== INFORMATION SUPPLIED ==
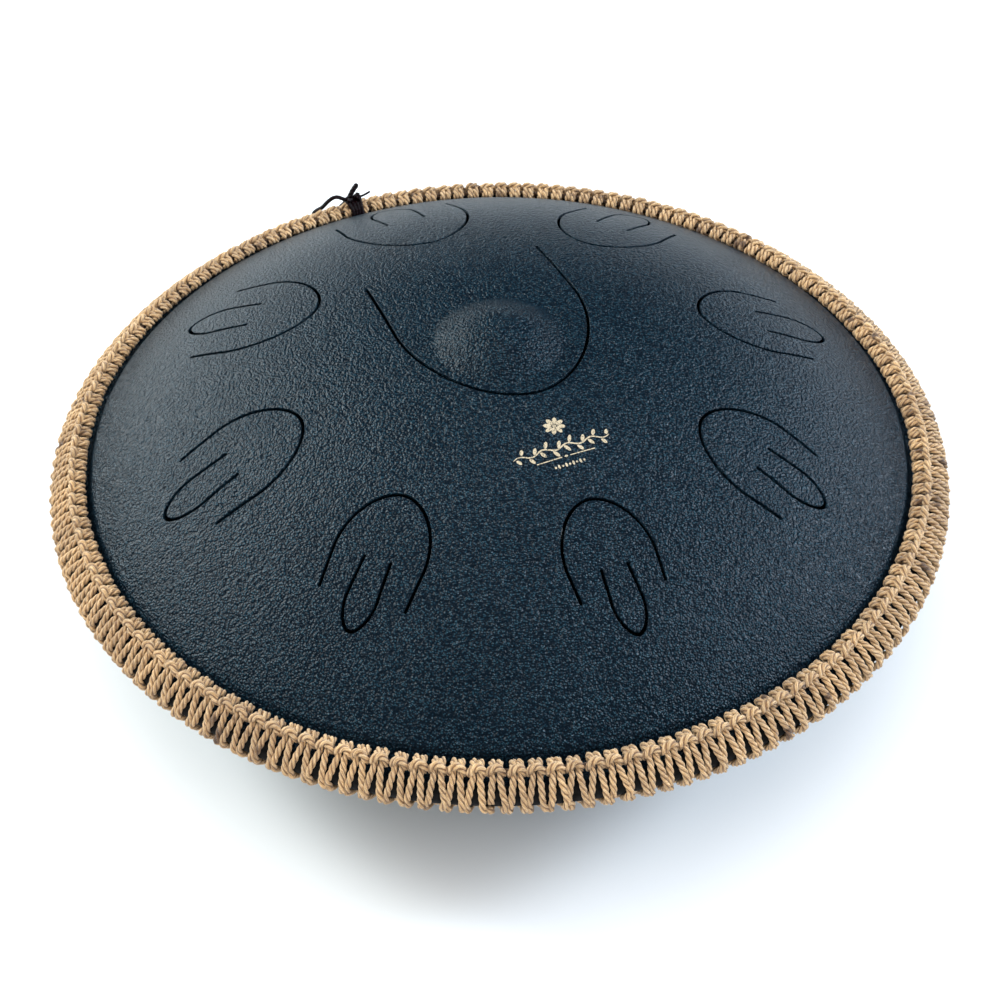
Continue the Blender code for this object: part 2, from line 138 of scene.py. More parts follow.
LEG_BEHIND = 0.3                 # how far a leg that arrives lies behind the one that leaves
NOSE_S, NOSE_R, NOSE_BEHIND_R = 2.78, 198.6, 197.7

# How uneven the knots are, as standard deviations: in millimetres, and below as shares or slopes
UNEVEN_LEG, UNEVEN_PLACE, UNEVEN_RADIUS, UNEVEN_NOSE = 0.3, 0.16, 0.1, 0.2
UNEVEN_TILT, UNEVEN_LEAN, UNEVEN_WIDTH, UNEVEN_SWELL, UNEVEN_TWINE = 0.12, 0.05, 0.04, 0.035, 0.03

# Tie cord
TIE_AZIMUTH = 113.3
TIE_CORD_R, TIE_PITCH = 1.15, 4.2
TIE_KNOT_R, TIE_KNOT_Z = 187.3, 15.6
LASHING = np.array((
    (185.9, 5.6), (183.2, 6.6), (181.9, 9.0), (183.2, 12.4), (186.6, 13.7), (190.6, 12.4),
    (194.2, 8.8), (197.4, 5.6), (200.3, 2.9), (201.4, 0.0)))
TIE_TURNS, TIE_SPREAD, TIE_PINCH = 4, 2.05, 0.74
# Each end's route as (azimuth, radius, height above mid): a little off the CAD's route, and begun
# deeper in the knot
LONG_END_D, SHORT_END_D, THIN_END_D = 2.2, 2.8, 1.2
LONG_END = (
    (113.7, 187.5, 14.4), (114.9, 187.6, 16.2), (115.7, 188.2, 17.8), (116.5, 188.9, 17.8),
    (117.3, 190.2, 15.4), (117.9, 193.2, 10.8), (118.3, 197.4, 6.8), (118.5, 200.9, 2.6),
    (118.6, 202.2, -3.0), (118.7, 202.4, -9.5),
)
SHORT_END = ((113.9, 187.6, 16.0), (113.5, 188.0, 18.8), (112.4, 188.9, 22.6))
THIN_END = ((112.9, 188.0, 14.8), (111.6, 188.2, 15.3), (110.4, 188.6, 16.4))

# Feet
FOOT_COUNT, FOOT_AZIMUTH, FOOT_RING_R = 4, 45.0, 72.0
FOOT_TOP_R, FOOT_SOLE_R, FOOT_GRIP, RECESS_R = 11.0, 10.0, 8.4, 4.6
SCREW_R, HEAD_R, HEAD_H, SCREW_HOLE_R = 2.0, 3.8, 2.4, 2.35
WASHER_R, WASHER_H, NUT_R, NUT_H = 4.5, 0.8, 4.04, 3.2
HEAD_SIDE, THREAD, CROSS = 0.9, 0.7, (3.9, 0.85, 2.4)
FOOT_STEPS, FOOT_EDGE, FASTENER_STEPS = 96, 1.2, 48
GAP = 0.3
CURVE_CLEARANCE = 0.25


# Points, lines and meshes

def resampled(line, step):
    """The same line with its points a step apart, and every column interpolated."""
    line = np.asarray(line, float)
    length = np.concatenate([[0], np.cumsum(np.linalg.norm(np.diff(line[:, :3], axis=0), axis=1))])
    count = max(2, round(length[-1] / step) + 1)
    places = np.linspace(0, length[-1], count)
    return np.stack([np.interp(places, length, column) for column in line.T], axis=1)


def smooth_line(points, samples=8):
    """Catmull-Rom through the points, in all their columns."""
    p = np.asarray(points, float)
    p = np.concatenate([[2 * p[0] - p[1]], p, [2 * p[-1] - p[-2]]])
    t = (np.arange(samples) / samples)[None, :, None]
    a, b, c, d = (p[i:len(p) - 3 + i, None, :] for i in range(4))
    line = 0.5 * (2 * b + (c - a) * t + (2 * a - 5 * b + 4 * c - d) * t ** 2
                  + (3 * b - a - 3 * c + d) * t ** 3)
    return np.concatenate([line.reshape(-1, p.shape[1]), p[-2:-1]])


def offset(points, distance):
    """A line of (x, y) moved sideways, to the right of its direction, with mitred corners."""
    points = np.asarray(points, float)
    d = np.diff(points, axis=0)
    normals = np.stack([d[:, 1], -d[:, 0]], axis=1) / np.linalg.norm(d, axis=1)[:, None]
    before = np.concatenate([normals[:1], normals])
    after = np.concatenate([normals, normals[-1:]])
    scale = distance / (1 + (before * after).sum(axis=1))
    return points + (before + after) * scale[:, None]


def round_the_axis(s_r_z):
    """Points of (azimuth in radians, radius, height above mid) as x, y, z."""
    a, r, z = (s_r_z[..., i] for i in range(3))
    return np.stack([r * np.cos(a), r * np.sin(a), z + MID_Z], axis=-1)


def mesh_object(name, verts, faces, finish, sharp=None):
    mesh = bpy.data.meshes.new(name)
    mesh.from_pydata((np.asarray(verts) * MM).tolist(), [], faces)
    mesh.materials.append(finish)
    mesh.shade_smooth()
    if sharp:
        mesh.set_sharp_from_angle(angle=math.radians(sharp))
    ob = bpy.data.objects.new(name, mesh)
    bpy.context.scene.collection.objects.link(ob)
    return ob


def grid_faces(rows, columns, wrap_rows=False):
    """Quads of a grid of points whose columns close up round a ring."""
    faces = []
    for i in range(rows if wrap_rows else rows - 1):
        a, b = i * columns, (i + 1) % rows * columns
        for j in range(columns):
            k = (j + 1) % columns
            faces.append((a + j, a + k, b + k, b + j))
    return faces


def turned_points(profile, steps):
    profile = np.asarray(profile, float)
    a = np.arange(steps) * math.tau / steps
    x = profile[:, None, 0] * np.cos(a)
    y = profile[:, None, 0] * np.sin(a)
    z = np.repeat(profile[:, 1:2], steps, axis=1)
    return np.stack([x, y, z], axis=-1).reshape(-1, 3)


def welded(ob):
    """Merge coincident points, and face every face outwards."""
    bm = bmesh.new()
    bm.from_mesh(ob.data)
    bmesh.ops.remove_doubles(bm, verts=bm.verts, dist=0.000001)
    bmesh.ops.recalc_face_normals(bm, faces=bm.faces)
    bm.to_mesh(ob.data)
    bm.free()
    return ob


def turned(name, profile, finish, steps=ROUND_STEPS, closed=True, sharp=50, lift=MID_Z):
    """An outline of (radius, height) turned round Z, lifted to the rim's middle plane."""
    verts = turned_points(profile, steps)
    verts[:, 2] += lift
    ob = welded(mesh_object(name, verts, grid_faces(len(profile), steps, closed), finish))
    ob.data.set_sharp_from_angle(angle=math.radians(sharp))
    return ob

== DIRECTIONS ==
Word for word, reproduce the listing above from its start up to and including the line that has "0.04, 0.035, 0.03". Give only those lines.

== TASK OUTPUT ==
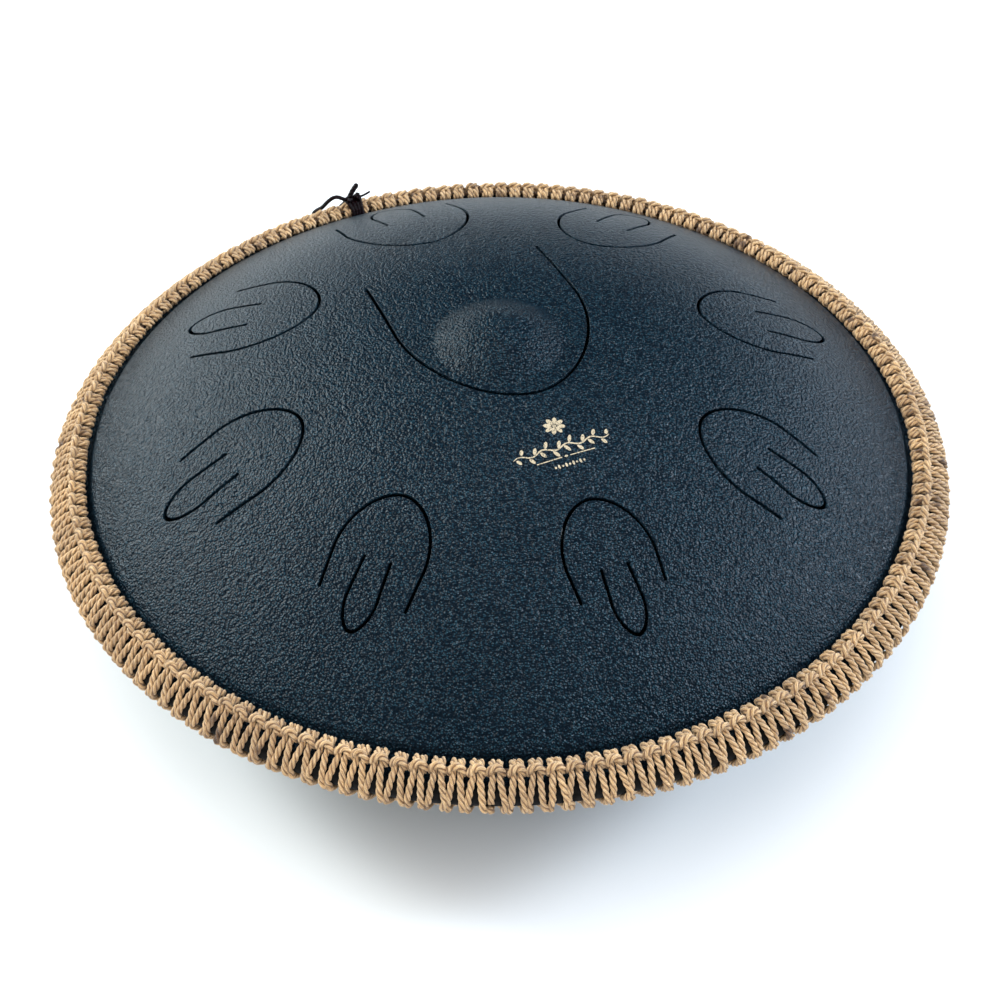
Continue the Blender code for this object: part 2, from line 138 of scene.py. More parts follow.
LEG_BEHIND = 0.3                 # how far a leg that arrives lies behind the one that leaves
NOSE_S, NOSE_R, NOSE_BEHIND_R = 2.78, 198.6, 197.7

# How uneven the knots are, as standard deviations: in millimetres, and below as shares or slopes
UNEVEN_LEG, UNEVEN_PLACE, UNEVEN_RADIUS, UNEVEN_NOSE = 0.3, 0.16, 0.1, 0.2
UNEVEN_TILT, UNEVEN_LEAN, UNEVEN_WIDTH, UNEVEN_SWELL, UNEVEN_TWINE = 0.12, 0.05, 0.04, 0.035, 0.03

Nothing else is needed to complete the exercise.